▸ Instructions to follow
Gather the lines below that include the string "scene", copying each in full.

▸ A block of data

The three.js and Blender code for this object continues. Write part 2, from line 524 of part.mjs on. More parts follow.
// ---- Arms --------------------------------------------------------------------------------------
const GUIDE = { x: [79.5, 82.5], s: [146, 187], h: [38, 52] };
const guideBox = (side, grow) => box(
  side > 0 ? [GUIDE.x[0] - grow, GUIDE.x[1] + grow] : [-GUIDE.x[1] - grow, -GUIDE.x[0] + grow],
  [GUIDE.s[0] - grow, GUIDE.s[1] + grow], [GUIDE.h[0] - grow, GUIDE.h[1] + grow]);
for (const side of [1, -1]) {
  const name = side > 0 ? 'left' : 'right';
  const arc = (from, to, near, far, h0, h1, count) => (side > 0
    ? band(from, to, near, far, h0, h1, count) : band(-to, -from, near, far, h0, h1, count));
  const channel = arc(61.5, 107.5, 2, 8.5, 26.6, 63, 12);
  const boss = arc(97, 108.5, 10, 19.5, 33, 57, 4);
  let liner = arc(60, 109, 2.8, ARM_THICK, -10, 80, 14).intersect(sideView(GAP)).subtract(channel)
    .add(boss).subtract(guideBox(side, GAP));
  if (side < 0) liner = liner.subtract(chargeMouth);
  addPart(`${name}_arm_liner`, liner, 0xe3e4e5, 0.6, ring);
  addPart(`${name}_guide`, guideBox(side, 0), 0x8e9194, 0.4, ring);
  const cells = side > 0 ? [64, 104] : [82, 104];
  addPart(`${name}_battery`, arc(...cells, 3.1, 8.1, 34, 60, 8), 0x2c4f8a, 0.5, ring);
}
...
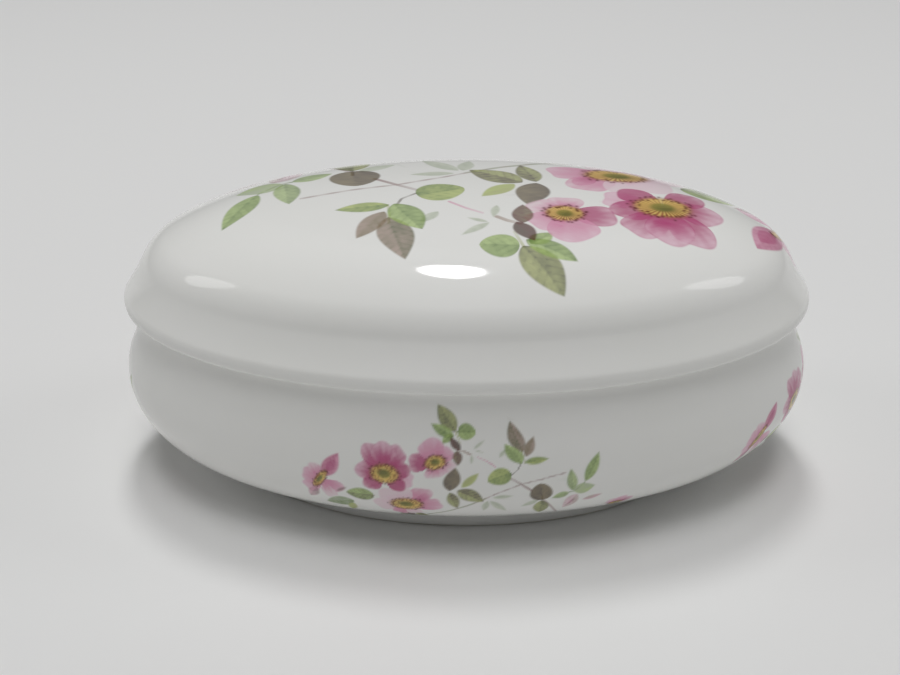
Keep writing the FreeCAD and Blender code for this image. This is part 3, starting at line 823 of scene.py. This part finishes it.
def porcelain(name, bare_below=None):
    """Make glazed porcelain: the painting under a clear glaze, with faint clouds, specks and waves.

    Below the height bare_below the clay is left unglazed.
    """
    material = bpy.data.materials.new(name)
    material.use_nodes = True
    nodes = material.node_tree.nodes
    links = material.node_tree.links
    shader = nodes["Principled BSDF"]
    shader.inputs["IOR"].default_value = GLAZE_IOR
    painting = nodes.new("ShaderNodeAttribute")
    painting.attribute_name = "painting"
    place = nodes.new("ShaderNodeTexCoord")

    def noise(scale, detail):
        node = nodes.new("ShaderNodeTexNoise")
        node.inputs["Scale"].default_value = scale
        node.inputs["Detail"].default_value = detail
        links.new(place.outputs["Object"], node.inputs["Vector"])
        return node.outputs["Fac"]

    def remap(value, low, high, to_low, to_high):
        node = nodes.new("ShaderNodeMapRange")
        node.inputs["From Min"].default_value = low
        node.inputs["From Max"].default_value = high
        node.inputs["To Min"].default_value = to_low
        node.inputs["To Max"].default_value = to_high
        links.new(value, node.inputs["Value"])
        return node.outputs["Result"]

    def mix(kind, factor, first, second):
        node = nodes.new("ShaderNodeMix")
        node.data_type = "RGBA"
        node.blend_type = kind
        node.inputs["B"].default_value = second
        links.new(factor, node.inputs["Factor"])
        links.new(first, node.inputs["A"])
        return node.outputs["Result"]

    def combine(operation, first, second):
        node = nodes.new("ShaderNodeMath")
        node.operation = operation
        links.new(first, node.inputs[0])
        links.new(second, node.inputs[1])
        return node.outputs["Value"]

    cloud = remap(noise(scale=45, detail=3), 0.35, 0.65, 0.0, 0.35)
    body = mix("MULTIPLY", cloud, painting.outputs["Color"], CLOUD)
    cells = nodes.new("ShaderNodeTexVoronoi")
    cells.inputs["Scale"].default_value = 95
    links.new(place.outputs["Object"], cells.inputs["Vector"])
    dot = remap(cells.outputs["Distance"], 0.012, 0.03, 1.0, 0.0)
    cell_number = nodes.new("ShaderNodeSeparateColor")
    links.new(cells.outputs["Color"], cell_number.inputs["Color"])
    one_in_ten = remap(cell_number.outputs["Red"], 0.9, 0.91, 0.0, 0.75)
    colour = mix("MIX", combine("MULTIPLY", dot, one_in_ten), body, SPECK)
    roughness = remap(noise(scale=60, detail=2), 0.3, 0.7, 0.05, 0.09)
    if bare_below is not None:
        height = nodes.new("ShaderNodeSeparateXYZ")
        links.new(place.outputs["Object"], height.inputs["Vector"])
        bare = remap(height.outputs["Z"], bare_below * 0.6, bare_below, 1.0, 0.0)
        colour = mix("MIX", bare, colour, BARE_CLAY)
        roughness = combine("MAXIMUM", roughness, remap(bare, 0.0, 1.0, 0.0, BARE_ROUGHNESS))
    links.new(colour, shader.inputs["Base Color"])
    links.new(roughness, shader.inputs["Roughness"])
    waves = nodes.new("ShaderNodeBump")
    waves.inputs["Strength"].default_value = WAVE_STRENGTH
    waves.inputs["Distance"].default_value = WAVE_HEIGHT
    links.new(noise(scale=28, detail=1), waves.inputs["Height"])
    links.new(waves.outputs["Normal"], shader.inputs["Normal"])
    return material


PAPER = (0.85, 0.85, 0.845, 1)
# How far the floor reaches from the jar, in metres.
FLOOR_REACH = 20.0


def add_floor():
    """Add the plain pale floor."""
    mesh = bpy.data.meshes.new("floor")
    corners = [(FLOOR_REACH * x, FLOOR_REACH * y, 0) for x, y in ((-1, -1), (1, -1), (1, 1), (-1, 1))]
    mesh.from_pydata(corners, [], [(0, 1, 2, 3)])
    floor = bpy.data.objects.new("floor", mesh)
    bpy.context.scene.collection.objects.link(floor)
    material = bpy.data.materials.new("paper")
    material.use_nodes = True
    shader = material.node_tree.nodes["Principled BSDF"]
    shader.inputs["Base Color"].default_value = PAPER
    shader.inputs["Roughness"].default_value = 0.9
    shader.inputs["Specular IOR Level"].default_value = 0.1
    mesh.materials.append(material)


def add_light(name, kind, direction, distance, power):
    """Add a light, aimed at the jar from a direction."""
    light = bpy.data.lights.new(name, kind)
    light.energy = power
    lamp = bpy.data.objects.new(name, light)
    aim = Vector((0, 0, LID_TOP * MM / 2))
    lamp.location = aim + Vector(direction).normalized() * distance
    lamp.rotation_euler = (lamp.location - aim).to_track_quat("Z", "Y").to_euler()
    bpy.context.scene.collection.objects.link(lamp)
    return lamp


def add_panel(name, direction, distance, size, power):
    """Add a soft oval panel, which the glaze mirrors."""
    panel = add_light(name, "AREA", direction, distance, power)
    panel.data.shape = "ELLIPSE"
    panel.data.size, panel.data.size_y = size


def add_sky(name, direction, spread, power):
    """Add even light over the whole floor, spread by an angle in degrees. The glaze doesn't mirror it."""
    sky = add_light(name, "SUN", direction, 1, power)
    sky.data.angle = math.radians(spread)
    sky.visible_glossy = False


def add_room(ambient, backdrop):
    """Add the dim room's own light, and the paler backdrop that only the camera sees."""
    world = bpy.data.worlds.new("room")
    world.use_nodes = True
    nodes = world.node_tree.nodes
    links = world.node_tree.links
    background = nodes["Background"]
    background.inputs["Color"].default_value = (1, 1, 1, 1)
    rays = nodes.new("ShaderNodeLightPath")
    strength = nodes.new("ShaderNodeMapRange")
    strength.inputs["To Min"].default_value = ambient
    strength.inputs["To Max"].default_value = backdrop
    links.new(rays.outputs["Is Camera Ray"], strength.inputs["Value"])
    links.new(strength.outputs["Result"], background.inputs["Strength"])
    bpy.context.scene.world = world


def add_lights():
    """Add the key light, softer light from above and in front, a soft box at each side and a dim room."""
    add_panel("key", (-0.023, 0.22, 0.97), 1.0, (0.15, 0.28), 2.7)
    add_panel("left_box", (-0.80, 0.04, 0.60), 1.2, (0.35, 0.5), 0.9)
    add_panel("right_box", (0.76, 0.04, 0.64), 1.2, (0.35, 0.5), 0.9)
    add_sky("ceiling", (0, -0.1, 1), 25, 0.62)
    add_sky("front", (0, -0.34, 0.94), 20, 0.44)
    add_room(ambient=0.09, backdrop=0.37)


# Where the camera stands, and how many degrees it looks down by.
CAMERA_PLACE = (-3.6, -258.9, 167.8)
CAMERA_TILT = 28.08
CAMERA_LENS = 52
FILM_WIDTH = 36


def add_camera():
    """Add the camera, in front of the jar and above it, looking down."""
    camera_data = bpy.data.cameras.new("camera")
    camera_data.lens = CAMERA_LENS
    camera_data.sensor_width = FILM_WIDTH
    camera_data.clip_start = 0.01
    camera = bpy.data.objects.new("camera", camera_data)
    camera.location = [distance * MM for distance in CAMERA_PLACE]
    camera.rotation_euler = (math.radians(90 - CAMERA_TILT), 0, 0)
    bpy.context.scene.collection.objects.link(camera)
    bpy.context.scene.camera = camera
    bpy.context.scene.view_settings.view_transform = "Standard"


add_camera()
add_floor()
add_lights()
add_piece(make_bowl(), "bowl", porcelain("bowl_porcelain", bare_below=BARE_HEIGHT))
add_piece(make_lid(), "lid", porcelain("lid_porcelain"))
---
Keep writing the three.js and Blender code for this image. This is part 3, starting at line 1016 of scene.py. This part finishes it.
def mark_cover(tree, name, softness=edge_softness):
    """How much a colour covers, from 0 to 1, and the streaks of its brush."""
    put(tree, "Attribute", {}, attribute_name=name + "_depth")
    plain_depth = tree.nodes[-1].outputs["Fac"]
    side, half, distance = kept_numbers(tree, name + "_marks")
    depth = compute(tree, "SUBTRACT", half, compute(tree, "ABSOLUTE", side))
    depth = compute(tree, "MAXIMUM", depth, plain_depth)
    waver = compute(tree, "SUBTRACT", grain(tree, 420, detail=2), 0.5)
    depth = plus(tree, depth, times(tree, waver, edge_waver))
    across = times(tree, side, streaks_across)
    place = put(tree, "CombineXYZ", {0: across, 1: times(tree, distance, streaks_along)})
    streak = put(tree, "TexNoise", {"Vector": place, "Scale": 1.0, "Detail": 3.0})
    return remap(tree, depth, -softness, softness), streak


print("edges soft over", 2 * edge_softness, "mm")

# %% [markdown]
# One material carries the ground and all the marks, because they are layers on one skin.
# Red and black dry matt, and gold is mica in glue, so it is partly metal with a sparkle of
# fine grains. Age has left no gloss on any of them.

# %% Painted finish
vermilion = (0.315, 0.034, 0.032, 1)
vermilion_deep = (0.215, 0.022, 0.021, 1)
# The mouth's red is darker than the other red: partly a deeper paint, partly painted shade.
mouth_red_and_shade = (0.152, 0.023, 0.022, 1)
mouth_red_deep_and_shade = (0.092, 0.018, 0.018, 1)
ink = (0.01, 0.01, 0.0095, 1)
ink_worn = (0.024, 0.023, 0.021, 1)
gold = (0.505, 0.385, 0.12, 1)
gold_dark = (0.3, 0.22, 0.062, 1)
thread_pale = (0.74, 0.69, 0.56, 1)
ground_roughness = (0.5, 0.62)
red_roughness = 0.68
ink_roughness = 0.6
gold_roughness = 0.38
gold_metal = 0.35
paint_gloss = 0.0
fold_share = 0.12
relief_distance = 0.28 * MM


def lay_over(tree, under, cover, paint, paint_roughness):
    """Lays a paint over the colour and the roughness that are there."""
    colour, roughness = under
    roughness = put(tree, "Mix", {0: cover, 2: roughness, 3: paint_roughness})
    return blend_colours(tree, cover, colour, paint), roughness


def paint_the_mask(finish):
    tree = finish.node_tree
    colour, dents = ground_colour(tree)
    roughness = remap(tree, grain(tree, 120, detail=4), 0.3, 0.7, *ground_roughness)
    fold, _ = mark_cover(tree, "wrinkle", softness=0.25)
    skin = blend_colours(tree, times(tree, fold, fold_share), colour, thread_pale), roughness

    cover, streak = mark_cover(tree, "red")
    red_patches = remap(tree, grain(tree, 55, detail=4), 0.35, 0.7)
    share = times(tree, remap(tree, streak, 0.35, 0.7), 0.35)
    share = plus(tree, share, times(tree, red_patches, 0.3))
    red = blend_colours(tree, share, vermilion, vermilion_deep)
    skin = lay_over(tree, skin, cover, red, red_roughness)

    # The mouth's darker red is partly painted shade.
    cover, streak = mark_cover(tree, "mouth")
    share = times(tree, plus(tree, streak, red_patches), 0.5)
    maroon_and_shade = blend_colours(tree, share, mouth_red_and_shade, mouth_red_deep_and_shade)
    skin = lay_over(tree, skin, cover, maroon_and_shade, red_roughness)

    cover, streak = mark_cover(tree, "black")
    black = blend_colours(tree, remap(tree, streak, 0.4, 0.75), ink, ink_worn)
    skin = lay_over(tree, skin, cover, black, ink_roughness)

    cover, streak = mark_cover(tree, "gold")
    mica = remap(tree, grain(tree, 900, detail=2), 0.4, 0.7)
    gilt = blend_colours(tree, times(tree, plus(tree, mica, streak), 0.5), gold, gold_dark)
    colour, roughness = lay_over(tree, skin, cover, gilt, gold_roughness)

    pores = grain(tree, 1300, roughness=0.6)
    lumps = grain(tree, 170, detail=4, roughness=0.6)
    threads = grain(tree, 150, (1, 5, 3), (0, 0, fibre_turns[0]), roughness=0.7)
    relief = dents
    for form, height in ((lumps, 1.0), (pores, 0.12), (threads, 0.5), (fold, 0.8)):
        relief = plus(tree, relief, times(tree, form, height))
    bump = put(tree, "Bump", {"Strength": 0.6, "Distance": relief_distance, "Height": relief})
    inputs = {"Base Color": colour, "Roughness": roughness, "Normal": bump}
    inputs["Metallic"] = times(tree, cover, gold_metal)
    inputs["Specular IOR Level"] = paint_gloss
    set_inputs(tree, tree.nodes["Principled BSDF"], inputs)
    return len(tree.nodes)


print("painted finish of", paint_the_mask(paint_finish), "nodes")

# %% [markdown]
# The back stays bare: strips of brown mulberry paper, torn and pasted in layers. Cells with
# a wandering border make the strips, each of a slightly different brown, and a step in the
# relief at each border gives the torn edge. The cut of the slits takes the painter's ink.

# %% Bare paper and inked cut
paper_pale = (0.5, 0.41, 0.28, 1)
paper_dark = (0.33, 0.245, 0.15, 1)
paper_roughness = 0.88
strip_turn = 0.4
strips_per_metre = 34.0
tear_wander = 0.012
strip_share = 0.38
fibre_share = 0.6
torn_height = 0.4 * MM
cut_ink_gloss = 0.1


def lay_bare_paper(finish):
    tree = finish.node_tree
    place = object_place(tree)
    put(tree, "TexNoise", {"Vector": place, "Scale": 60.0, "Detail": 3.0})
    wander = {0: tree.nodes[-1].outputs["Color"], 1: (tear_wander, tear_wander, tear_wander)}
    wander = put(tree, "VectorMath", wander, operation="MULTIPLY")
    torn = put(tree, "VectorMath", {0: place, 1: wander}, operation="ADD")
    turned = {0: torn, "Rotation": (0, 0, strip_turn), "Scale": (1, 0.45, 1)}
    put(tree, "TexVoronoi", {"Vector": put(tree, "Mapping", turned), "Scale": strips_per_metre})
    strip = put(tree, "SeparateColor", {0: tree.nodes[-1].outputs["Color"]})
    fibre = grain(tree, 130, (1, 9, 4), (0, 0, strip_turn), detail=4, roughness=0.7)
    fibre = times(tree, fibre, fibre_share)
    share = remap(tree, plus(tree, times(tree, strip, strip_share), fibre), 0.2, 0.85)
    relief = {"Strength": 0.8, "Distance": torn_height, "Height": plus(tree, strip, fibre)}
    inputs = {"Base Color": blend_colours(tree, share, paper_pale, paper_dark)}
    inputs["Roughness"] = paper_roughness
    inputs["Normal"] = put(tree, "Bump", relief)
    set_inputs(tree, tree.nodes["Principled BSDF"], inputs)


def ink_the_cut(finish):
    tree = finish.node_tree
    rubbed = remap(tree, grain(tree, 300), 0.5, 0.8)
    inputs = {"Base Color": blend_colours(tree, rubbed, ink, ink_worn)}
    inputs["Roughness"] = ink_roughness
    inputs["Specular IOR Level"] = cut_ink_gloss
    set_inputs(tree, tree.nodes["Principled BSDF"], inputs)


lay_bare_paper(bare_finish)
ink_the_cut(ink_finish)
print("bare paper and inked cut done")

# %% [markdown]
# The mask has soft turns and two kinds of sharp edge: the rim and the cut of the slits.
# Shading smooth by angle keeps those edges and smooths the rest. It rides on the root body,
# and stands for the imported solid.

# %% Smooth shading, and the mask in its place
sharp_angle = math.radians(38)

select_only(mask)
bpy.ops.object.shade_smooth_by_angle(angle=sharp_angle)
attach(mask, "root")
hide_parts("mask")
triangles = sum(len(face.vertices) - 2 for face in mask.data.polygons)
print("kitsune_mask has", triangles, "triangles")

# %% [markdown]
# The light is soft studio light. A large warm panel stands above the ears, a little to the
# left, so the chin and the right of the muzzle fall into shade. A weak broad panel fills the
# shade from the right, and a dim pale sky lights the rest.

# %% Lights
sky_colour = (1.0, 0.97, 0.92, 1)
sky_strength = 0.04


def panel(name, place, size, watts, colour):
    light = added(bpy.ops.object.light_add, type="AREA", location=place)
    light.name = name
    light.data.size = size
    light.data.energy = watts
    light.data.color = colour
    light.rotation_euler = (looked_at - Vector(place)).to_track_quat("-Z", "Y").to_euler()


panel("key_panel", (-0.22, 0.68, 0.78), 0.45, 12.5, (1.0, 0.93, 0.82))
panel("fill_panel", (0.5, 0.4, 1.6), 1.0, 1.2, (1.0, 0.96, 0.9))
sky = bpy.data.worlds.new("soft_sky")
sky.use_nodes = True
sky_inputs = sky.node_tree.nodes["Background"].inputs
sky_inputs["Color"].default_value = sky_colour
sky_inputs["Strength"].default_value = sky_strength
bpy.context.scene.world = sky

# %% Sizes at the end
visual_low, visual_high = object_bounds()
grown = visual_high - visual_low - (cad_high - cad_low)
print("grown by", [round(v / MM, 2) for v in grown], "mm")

▸ Result
Keep writing the FreeCAD and Blender code for this image. This is part 3, starting at line 823 of scene.py. This part finishes it.
    bpy.context.scene.collection.objects.link(floor)
    bpy.context.scene.collection.objects.link(lamp)
    bpy.context.scene.world = world
    bpy.context.scene.collection.objects.link(camera)
    bpy.context.scene.camera = camera
    bpy.context.scene.view_settings.view_transform = "Standard"
Keep writing the three.js and Blender code for this image. This is part 3, starting at line 1016 of scene.py. This part finishes it.
bpy.context.scene.world = sky